Task statement =>
Reproduce each line exactly. Skip none.

Data shown =>
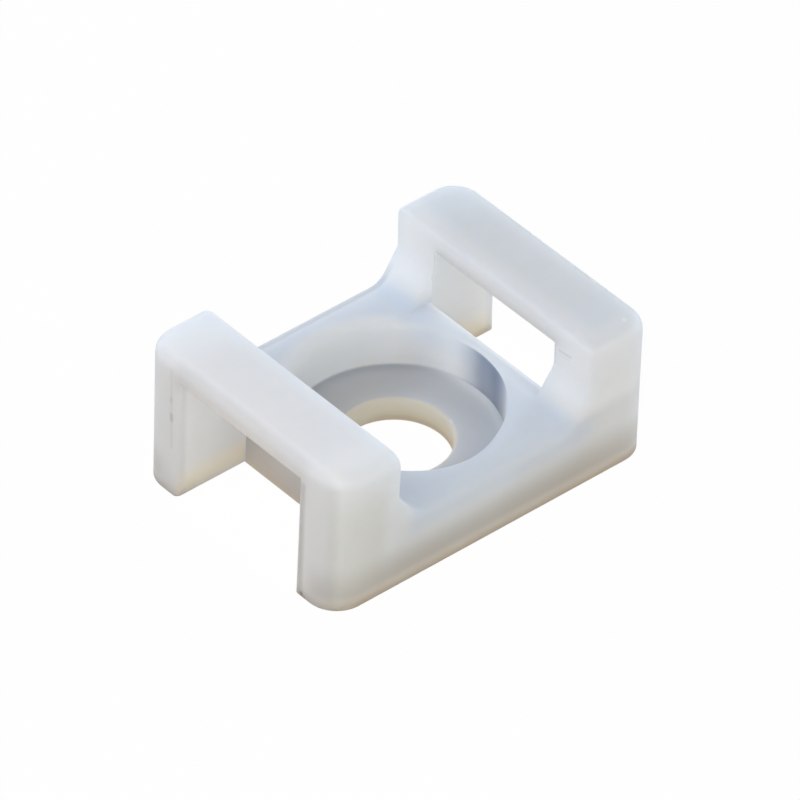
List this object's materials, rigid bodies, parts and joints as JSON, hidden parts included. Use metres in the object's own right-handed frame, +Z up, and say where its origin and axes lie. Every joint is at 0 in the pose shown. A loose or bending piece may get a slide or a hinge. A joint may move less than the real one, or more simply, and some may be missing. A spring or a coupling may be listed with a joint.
{
  "type": "cable saddle clip",
  "caption": "Moulded nylon saddle clip that screws to a surface; a cable tie passes under its arches and holds a cable in the trough between them.",
  "frame": {"origin": "middle of the flat underside, on the axis of the screw hole", "axes": "+X from arch to arch, the way the tie runs; +Y along the trough, the way the cable lies; +Z up, out of the surface the clip is screwed to"},
  "size_m": [0.022, 0.0158, 0.0088],
  "materials": {
    "natural_nylon": "satin moulded, slightly translucent"
  },
  "bodies": {
    "root": {"saddle_clip": "natural_nylon"}
  },
  "joints": []
}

Solution for this task =>
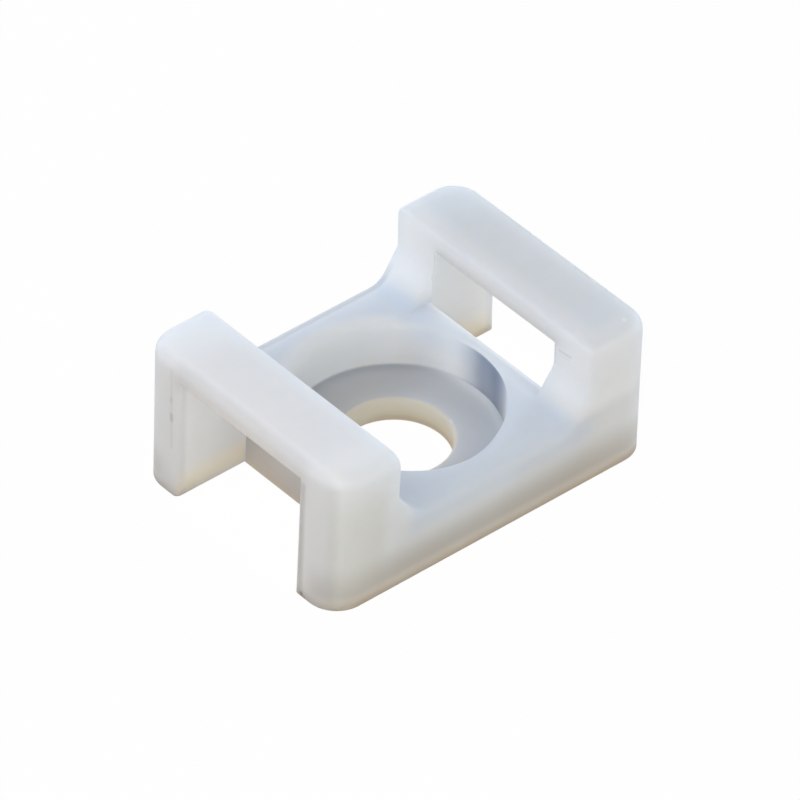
List this object's materials, rigid bodies, parts and joints as JSON, hidden parts included. Use metres in the object's own right-handed frame, +Z up, and say where its origin and axes lie. Every joint is at 0 in the pose shown. A loose or bending piece may get a slide or a hinge. A joint may move less than the real one, or more simply, and some may be missing. A spring or a coupling may be listed with a joint.
{
  "type": "cable saddle clip",
  "caption": "Moulded nylon saddle clip that screws to a surface; a cable tie passes under its arches and holds a cable in the trough between them.",
  "frame": {"origin": "middle of the flat underside, on the axis of the screw hole", "axes": "+X from arch to arch, the way the tie runs; +Y along the trough, the way the cable lies; +Z up, out of the surface the clip is screwed to"},
  "size_m": [0.022, 0.0158, 0.0088],
  "materials": {
    "natural_nylon": "satin moulded, slightly translucent"
  },
  "bodies": {
    "root": {"saddle_clip": "natural_nylon"}
  },
  "joints": []
}